*** Material provided ***

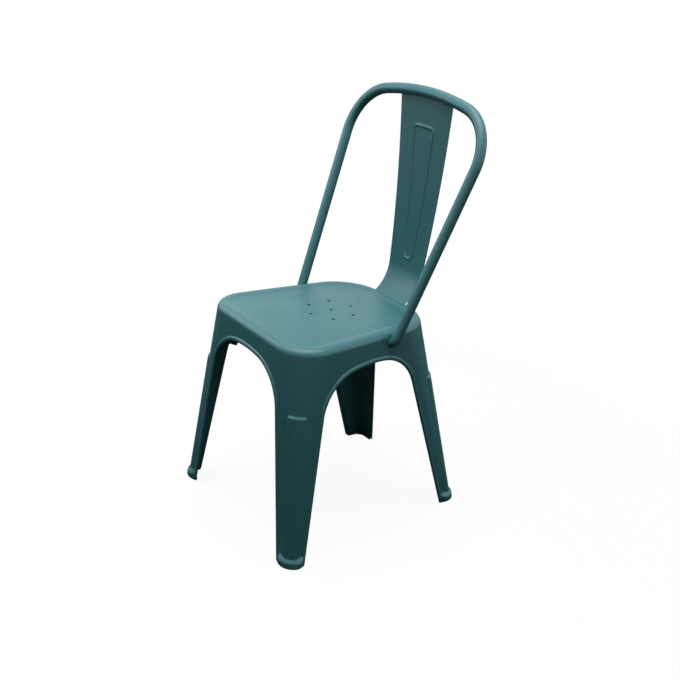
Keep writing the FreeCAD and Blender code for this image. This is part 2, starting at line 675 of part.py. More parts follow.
def splatFront():
    """Front view of the splat: straight tapering edges that curve in towards the landing."""
    sketch = freeSketch("SplatFront", facingFront)
    top = (measure("Sizes.splatTopHalf"), measure("Sizes.backHeight"))
    low = measure("Sizes.seatHeight")
    slope = measure("atan(Sizes.splatTaper)")
    foot = (measure(splatFoot), low)
    along = (-math.sin(math.radians(slope)), -math.cos(math.radians(slope)))
    across = (along[1], -along[0])
    gap = (foot[0] - top[0], foot[1] - top[1])
    run = gap[0] * along[0] + gap[1] * along[1]
    off = gap[0] * across[0] + gap[1] * across[1]
    radius = measure("Sizes.splatFlareRadius")
    back = math.sqrt(max(radius ** 2 - (radius - off) ** 2, 0))
    joint = (top[0] + (run - back) * along[0], top[1] + (run - back) * along[1])
    centre = (joint[0] + radius * across[0], joint[1] + radius * across[1])
    start = math.degrees(math.atan2(foot[1] - centre[1], foot[0] - centre[0]))
    end = math.degrees(math.atan2(joint[1] - centre[1], joint[0] - centre[0]))
    addLine(sketch, flipped(top), top)
    addLine(sketch, top, joint)
    addArc(sketch, centre, radius, start, end)
    addLine(sketch, foot, flipped(foot))
    addArc(sketch, flipped(centre), radius, 180 - end, 180 - start)
    addLine(sketch, flipped(joint), flipped(top))
    relate(sketch, "Coincident", 0, 2, 1, 1)
    relate(sketch, "Tangent", 1, 2, 2, 2)
    relate(sketch, "Coincident", 2, 1, 3, 1)
    relate(sketch, "Coincident", 3, 2, 4, 2)
    relate(sketch, "Tangent", 4, 1, 5, 1)
    relate(sketch, "Coincident", 5, 2, 0, 1)
    relate(sketch, "Symmetric", 0, 1, 0, 2, -2)
    relate(sketch, "Symmetric", 3, 1, 3, 2, -2)
    relate(sketch, "Equal", 2, 4)
    relate(sketch, "Equal", 1, 5)
    drive(sketch, "topHalf", "DistanceX", (-1, 1, 0, 2), "Sizes.splatTopHalf")
    drive(sketch, "topZ", "DistanceY", (-1, 1, 0, 2), "Sizes.backHeight")
    drive(sketch, "footHalf", "DistanceX", (-1, 1, 3, 1), splatFoot)
    drive(sketch, "footZ", "DistanceY", (-1, 1, 3, 1), "Sizes.seatHeight")
    drive(sketch, "flare", "Radius", (2,), "Sizes.splatFlareRadius")
    drive(sketch, "slope", "Angle", (1,), "270 deg - atan(Sizes.splatTaper)")
    return sketch


loopTop = "(Sizes.backHeight - Sizes.splatLoopDrop)"
loopFoot = "(Sizes.seatHeight + Sizes.splatLoopRise)"


def loopOutline(name, grow):
    """Tapered loop with rounded ends for the pressed ridge on the splat."""
    sketch = freeSketch(name, facingFront)
    high = measure(loopTop)
    low = measure(loopFoot)
    wide = measure(f"Sizes.splatLoopTopHalf + ({grow})")
    slim = measure(f"Sizes.splatLoopFootHalf + ({grow})")
    bend = measure(f"Sizes.splatLoopCorner + ({grow})")
    inner = measure("Sizes.splatLoopTopHalf - Sizes.splatLoopCorner")
    spread = math.hypot(inner, high - low)
    tilt = math.degrees(math.atan2(inner, high - low) + math.asin((bend - slim) / spread))
    left = (-inner, high)
    right = (inner, high)
    addArc(sketch, (0, low), slim, 180 + tilt, 360 - tilt)
    addLine(sketch, turned((0, low), -tilt, slim), turned(right, -tilt, bend))
    addArc(sketch, right, bend, -tilt, 90)
    addLine(sketch, turned(right, 90, bend), turned(left, 90, bend))
    addArc(sketch, left, bend, 90, 180 + tilt)
    addLine(sketch, turned(left, 180 + tilt, bend), turned((0, low), 180 + tilt, slim))
    for edge in range(6):
        relate(sketch, "Tangent", edge, 2, (edge + 1) % 6, 1)
    relate(sketch, "Equal", 2, 4)
    relate(sketch, "PointOnObject", 0, 3, -2)
    relate(sketch, "Symmetric", 2, 3, 4, 3, -2)
    drive(sketch, "foot", "DistanceY", (-1, 1, 0, 3), loopFoot)
    drive(sketch, "top", "DistanceY", (-1, 1, 2, 3), loopTop)
    drive(sketch, "half", "DistanceX", (-1, 1, 2, 3), "Sizes.splatLoopTopHalf - Sizes.splatLoopCorner")
    drive(sketch, "slim", "Radius", (0,), f"Sizes.splatLoopFootHalf + ({grow})")
    drive(sketch, "corner", "Radius", (2,), f"Sizes.splatLoopCorner + ({grow})")
    doc.recompute()
    return extrude(f"{name}Solid", sketch, (0, 1, 0), "2 * Sizes.seatRear")


splatSheet = splatStrip("SplatSheet", "0", "Sizes.splatWall")
ridgeWall = "Sizes.splatBeadHeight + Sizes.splatWall / 2"
ridgeSheet = splatStrip("RidgeSheet", "Sizes.splatBeadHeight", ridgeWall)
splatFace = extrude("SplatFace", splatFront(), (0, 1, 0), "2 * Sizes.seatRear")
ridgeLoop = combine(
    "Cut",
    "RidgeLoop",
    loopOutline("RidgeOutside", "Sizes.splatBeadWidth / 2"),
    loopOutline("RidgeInside", "-Sizes.splatBeadWidth / 2"),
)
flatSplat = combine("Common", "FlatSplat", splatSheet, splatFace)
splatRidge = combine("Common", "SplatRidge", ridgeSheet, ridgeLoop)
hoopClearance = bentTube("HoopClearance", "Sizes.tubeDiameter + 2 * Sizes.fitGap", None)
backSplat = combine("Cut", "back_splat", join("RidgedSplat", [flatSplat, splatRidge]), hoopClearance)


# Crossed brace under the seat: two flat bars whose ends turn down along the side walls
tabForm = wallForm("TabForm", "-Sizes.sheetWall - Sizes.fitGap - Sizes.braceWall", "Sizes.seatHeight")[0]
tabShell = combine("Cut", "TabShell", glideForm, tabForm)


def braceBar(name, turn, level):
    """Flat bar at a level, with a tab at each end that follows the wall downwards."""
    pieces = []
    for part, low in (("Flat", level), ("Tall", f"{level} - Sizes.braceTab")):
        slab = doc.addObject("Part::Box", f"{name}{part}")
        slab.setExpression("Length", "4 * Sizes.seatHalfWidth")
        slab.setExpression("Width", "Sizes.braceWidth")
        slab.setExpression("Height", f"{level} + Sizes.braceWall - ({low})")
        slab.Placement.Rotation = FreeCAD.Rotation(FreeCAD.Vector(0, 0, turn), sizes["braceAngle"])
        slab.setExpression("Placement.Rotation.Angle", "Sizes.braceAngle")
        angle = f"{turn} * Sizes.braceAngle"
        back = f"2 * Sizes.seatHalfWidth * cos({angle}) - Sizes.braceWidth / 2 * sin({angle})"
        down = f"2 * Sizes.seatHalfWidth * sin({angle}) + Sizes.braceWidth / 2 * cos({angle})"
        slab.setExpression("Placement.Base.x", f"-({back})")
        slab.setExpression("Placement.Base.y", f"Sizes.sideCrestY - ({down})")
        slab.setExpression("Placement.Base.z", low)
        room = glideForm if part == "Flat" else tabShell
        pieces.append(combine("Common", f"{name}{part}Cut", room, slab))
    return join(name, pieces)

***

**What is asked**
Quote the material exactly, leaving nothing out.

**Full answer**
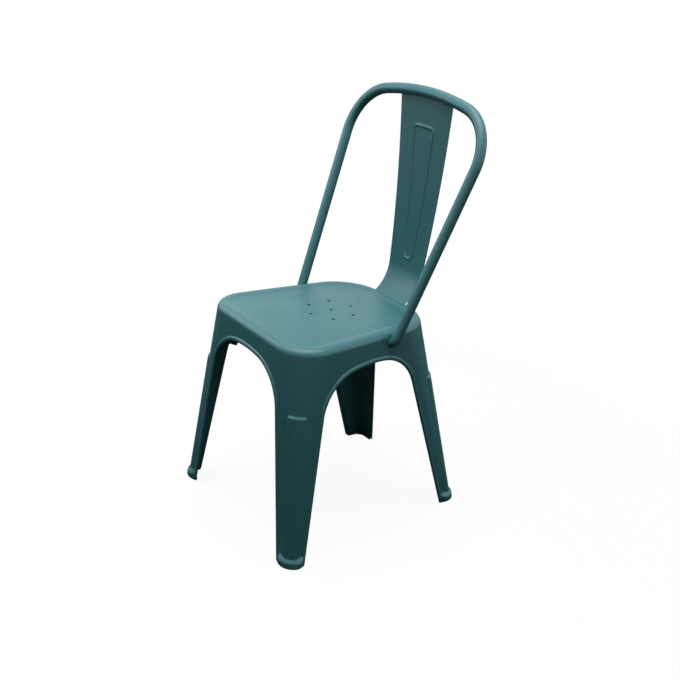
Keep writing the FreeCAD and Blender code for this image. This is part 2, starting at line 675 of part.py. More parts follow.
def splatFront():
    """Front view of the splat: straight tapering edges that curve in towards the landing."""
    sketch = freeSketch("SplatFront", facingFront)
    top = (measure("Sizes.splatTopHalf"), measure("Sizes.backHeight"))
    low = measure("Sizes.seatHeight")
    slope = measure("atan(Sizes.splatTaper)")
    foot = (measure(splatFoot), low)
    along = (-math.sin(math.radians(slope)), -math.cos(math.radians(slope)))
    across = (along[1], -along[0])
    gap = (foot[0] - top[0], foot[1] - top[1])
    run = gap[0] * along[0] + gap[1] * along[1]
    off = gap[0] * across[0] + gap[1] * across[1]
    radius = measure("Sizes.splatFlareRadius")
    back = math.sqrt(max(radius ** 2 - (radius - off) ** 2, 0))
    joint = (top[0] + (run - back) * along[0], top[1] + (run - back) * along[1])
    centre = (joint[0] + radius * across[0], joint[1] + radius * across[1])
    start = math.degrees(math.atan2(foot[1] - centre[1], foot[0] - centre[0]))
    end = math.degrees(math.atan2(joint[1] - centre[1], joint[0] - centre[0]))
    addLine(sketch, flipped(top), top)
    addLine(sketch, top, joint)
    addArc(sketch, centre, radius, start, end)
    addLine(sketch, foot, flipped(foot))
    addArc(sketch, flipped(centre), radius, 180 - end, 180 - start)
    addLine(sketch, flipped(joint), flipped(top))
    relate(sketch, "Coincident", 0, 2, 1, 1)
    relate(sketch, "Tangent", 1, 2, 2, 2)
    relate(sketch, "Coincident", 2, 1, 3, 1)
    relate(sketch, "Coincident", 3, 2, 4, 2)
    relate(sketch, "Tangent", 4, 1, 5, 1)
    relate(sketch, "Coincident", 5, 2, 0, 1)
    relate(sketch, "Symmetric", 0, 1, 0, 2, -2)
    relate(sketch, "Symmetric", 3, 1, 3, 2, -2)
    relate(sketch, "Equal", 2, 4)
    relate(sketch, "Equal", 1, 5)
    drive(sketch, "topHalf", "DistanceX", (-1, 1, 0, 2), "Sizes.splatTopHalf")
    drive(sketch, "topZ", "DistanceY", (-1, 1, 0, 2), "Sizes.backHeight")
    drive(sketch, "footHalf", "DistanceX", (-1, 1, 3, 1), splatFoot)
    drive(sketch, "footZ", "DistanceY", (-1, 1, 3, 1), "Sizes.seatHeight")
    drive(sketch, "flare", "Radius", (2,), "Sizes.splatFlareRadius")
    drive(sketch, "slope", "Angle", (1,), "270 deg - atan(Sizes.splatTaper)")
    return sketch


loopTop = "(Sizes.backHeight - Sizes.splatLoopDrop)"
loopFoot = "(Sizes.seatHeight + Sizes.splatLoopRise)"


def loopOutline(name, grow):
    """Tapered loop with rounded ends for the pressed ridge on the splat."""
    sketch = freeSketch(name, facingFront)
    high = measure(loopTop)
    low = measure(loopFoot)
    wide = measure(f"Sizes.splatLoopTopHalf + ({grow})")
    slim = measure(f"Sizes.splatLoopFootHalf + ({grow})")
    bend = measure(f"Sizes.splatLoopCorner + ({grow})")
    inner = measure("Sizes.splatLoopTopHalf - Sizes.splatLoopCorner")
    spread = math.hypot(inner, high - low)
    tilt = math.degrees(math.atan2(inner, high - low) + math.asin((bend - slim) / spread))
    left = (-inner, high)
    right = (inner, high)
    addArc(sketch, (0, low), slim, 180 + tilt, 360 - tilt)
    addLine(sketch, turned((0, low), -tilt, slim), turned(right, -tilt, bend))
    addArc(sketch, right, bend, -tilt, 90)
    addLine(sketch, turned(right, 90, bend), turned(left, 90, bend))
    addArc(sketch, left, bend, 90, 180 + tilt)
    addLine(sketch, turned(left, 180 + tilt, bend), turned((0, low), 180 + tilt, slim))
    for edge in range(6):
        relate(sketch, "Tangent", edge, 2, (edge + 1) % 6, 1)
    relate(sketch, "Equal", 2, 4)
    relate(sketch, "PointOnObject", 0, 3, -2)
    relate(sketch, "Symmetric", 2, 3, 4, 3, -2)
    drive(sketch, "foot", "DistanceY", (-1, 1, 0, 3), loopFoot)
    drive(sketch, "top", "DistanceY", (-1, 1, 2, 3), loopTop)
    drive(sketch, "half", "DistanceX", (-1, 1, 2, 3), "Sizes.splatLoopTopHalf - Sizes.splatLoopCorner")
    drive(sketch, "slim", "Radius", (0,), f"Sizes.splatLoopFootHalf + ({grow})")
    drive(sketch, "corner", "Radius", (2,), f"Sizes.splatLoopCorner + ({grow})")
    doc.recompute()
    return extrude(f"{name}Solid", sketch, (0, 1, 0), "2 * Sizes.seatRear")


splatSheet = splatStrip("SplatSheet", "0", "Sizes.splatWall")
ridgeWall = "Sizes.splatBeadHeight + Sizes.splatWall / 2"
ridgeSheet = splatStrip("RidgeSheet", "Sizes.splatBeadHeight", ridgeWall)
splatFace = extrude("SplatFace", splatFront(), (0, 1, 0), "2 * Sizes.seatRear")
ridgeLoop = combine(
    "Cut",
    "RidgeLoop",
    loopOutline("RidgeOutside", "Sizes.splatBeadWidth / 2"),
    loopOutline("RidgeInside", "-Sizes.splatBeadWidth / 2"),
)
flatSplat = combine("Common", "FlatSplat", splatSheet, splatFace)
splatRidge = combine("Common", "SplatRidge", ridgeSheet, ridgeLoop)
hoopClearance = bentTube("HoopClearance", "Sizes.tubeDiameter + 2 * Sizes.fitGap", None)
backSplat = combine("Cut", "back_splat", join("RidgedSplat", [flatSplat, splatRidge]), hoopClearance)


# Crossed brace under the seat: two flat bars whose ends turn down along the side walls
tabForm = wallForm("TabForm", "-Sizes.sheetWall - Sizes.fitGap - Sizes.braceWall", "Sizes.seatHeight")[0]
tabShell = combine("Cut", "TabShell", glideForm, tabForm)


def braceBar(name, turn, level):
    """Flat bar at a level, with a tab at each end that follows the wall downwards."""
    pieces = []
    for part, low in (("Flat", level), ("Tall", f"{level} - Sizes.braceTab")):
        slab = doc.addObject("Part::Box", f"{name}{part}")
        slab.setExpression("Length", "4 * Sizes.seatHalfWidth")
        slab.setExpression("Width", "Sizes.braceWidth")
        slab.setExpression("Height", f"{level} + Sizes.braceWall - ({low})")
        slab.Placement.Rotation = FreeCAD.Rotation(FreeCAD.Vector(0, 0, turn), sizes["braceAngle"])
        slab.setExpression("Placement.Rotation.Angle", "Sizes.braceAngle")
        angle = f"{turn} * Sizes.braceAngle"
        back = f"2 * Sizes.seatHalfWidth * cos({angle}) - Sizes.braceWidth / 2 * sin({angle})"
        down = f"2 * Sizes.seatHalfWidth * sin({angle}) + Sizes.braceWidth / 2 * cos({angle})"
        slab.setExpression("Placement.Base.x", f"-({back})")
        slab.setExpression("Placement.Base.y", f"Sizes.sideCrestY - ({down})")
        slab.setExpression("Placement.Base.z", low)
        room = glideForm if part == "Flat" else tabShell
        pieces.append(combine("Common", f"{name}{part}Cut", room, slab))
    return join(name, pieces)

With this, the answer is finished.